Satan’s first words in the epic describe his fellow devil Beelzebub as irremediably changed by their Fall, but his echo of Isaiah 14:11 reflects that fall back onto himself. To Fall and be fall’n (the elision in the word “fallen” fits the pentameter, but surely the poet also intends an audible diminution) means to experience irredeemable loss. Satan faces fall’n-ness without submitting, but the properly human (and, in Snyder’s sense, historical) response must be to accept limitations imposed by the Fall. To borrow a political phrase, we can never be “great again.” All we can do is persist, “hand in hand,” beyond Paradise. #strongertogether
Fifth Lesson Don’t believe in the sameness of “tomorrow and tomorrow and tomorrow.”
Listening once again last week in Rowaytan to Macbeth’s glorious speech that ends up “Signifying nothing” (5.5.22), it struck me that this lyric gorgeousness precisely inverts what Snyder calls a sense of history, which “permits us to be responsible: not for everything, but for something” (125).
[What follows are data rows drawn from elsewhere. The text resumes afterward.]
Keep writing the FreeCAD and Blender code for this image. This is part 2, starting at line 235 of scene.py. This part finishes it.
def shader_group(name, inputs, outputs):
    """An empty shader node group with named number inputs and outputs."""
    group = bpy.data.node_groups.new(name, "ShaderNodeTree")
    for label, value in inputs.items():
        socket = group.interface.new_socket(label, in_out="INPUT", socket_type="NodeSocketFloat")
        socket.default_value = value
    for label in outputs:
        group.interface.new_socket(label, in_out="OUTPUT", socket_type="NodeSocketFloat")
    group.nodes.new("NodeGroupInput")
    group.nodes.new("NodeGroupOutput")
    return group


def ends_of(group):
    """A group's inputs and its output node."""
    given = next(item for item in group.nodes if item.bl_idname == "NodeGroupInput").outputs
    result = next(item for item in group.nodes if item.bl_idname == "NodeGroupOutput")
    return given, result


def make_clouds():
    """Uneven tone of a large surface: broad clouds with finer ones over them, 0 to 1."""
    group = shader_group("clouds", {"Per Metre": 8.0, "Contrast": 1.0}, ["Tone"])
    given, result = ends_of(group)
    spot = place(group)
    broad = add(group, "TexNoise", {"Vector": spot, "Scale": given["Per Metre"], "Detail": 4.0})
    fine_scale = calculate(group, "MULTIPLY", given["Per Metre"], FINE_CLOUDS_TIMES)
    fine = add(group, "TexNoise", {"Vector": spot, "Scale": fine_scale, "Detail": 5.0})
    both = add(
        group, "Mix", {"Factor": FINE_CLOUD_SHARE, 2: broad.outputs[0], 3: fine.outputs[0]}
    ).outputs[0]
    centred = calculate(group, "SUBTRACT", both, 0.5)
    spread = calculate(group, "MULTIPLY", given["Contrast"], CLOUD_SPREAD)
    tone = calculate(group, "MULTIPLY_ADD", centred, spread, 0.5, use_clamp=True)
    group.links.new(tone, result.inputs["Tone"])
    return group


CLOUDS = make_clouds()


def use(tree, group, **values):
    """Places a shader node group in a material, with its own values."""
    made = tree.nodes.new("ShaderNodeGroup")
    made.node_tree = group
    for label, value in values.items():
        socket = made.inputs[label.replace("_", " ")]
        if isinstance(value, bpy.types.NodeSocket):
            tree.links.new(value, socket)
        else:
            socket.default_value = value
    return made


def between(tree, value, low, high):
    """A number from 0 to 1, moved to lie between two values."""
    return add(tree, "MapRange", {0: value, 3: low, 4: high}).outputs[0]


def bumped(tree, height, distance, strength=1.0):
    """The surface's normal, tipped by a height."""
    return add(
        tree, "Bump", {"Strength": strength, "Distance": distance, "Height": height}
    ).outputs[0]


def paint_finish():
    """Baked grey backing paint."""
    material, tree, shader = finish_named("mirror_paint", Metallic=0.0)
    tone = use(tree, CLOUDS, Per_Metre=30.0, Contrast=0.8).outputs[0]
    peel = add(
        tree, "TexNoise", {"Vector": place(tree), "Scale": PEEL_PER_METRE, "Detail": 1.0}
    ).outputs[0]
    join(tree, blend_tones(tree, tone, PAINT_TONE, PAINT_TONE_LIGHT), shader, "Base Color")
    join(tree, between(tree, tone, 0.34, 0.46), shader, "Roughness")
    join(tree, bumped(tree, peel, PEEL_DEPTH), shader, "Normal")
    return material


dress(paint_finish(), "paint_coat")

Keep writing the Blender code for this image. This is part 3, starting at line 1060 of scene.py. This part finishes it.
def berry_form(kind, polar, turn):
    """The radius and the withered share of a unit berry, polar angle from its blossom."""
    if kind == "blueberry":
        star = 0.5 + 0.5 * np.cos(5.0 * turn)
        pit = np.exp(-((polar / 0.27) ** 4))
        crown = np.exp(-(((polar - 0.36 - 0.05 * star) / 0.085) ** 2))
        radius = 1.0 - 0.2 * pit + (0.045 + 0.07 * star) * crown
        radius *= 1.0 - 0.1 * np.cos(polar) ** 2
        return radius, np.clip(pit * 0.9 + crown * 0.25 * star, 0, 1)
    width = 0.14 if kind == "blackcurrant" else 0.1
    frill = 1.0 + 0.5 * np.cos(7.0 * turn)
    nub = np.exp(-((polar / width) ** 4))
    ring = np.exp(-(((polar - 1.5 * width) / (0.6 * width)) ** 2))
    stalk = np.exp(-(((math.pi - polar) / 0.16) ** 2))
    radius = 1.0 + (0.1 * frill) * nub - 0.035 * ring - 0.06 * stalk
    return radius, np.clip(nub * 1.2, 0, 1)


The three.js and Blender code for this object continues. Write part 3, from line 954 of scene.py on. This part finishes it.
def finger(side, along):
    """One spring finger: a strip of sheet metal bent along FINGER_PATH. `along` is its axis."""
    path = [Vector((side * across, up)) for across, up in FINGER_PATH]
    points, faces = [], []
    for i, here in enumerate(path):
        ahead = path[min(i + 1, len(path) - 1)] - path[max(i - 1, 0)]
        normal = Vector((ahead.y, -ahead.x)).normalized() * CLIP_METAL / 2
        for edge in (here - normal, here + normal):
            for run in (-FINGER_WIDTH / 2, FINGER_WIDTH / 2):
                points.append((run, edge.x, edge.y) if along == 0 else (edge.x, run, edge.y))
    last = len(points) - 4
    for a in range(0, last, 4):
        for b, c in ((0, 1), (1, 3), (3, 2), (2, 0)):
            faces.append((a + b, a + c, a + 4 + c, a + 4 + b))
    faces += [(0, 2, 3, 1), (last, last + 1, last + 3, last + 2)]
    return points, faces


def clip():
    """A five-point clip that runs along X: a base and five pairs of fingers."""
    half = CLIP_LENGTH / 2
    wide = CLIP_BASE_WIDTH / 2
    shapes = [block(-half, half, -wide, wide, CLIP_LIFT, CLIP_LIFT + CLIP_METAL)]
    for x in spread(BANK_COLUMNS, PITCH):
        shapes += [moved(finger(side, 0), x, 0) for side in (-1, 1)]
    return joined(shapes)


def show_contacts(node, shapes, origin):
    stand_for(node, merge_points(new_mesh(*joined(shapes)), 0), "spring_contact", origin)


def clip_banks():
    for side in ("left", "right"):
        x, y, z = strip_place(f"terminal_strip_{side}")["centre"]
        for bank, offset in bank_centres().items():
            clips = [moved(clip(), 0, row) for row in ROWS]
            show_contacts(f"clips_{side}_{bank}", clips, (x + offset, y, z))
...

Macbeth loses all sense of history, responsibility, and human connection after the death of his wife; he’s left only with “th’equivocation of the fiend / That lies like truth” (5.5.42-43).
The anti-tyrannical lesson of Macbeth and perhaps of all these texts requires historical and imaginative discipline to eschew the “walking shadow” (5.5.23) and believe better things are possible, even today.
Anti-tyrannist authors including Shakespeare imagine that non-tyrannical destinies are possible, even when the historical record suggests, as Snyder reminds us, that the “history of modern democracy is also one of decline and fall” (10).
Thanks to my students for a stimulating summer of anti-tyrannical texts!
Further dilations on this tyrannous theme will follow at panels I’m chairing at MLA (New York City, January 2018) and RSA (New Orleans, April 2018).